A much more effective solution, however, is video delay -- which offers strong protection from the kind of fines CBS faced. CBS used a brief audio delay, but no video delay, for the 2004 Super Bowl. With a seeming FCC crackdown on visual indecency, broadcasters may be well-advised to use both types of delay at live events if they want to avoid FCC fines in the future – at least, when their own employees are on the air.
Second, broadcasters truly interested in freedom of speech may want to make greater use of independent contractors and/or unpaid guests. (As I discussed in my last column, using independent contractors has an advantage for purposes of defamation law as well.) Not only did the independent contractor argument give CBS another point to make, but I think it also made the facts of the case more sympathetic. When an independent contractor, hired for a single performance, runs amok and goes off script, what chance (absent video delay) does the broadcaster really have to head off the problem?
In the Super Bowl case, for instance, Timberlake had performed the same song on television previously without incident; the nudity was unexpected, in this context, from Jackson, too. It seems CBS was genuinely blindsided. That would have been harder to say had Timberlake and Jackson been longtime employees, well known to others at CBS.

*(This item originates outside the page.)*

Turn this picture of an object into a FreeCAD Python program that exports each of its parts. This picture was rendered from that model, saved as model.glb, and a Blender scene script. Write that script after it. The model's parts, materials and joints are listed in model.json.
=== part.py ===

Broadcasters are still burdened by the Supreme Court’s decision to cling to the antiquated notion that their licenses impose upon them a sacred duty to the public – a notion that developed when licenses were prized and scarce, and cable, let alone the Internet, was not an option. But individuals, fortunately, have no such duty – and still have the full complement of First Amendment rights that broadcasters are wrongly thought to have sacrificed. For this reason, using independent contractors may be a savvy way to maximize First Amendment rights, in this context and others.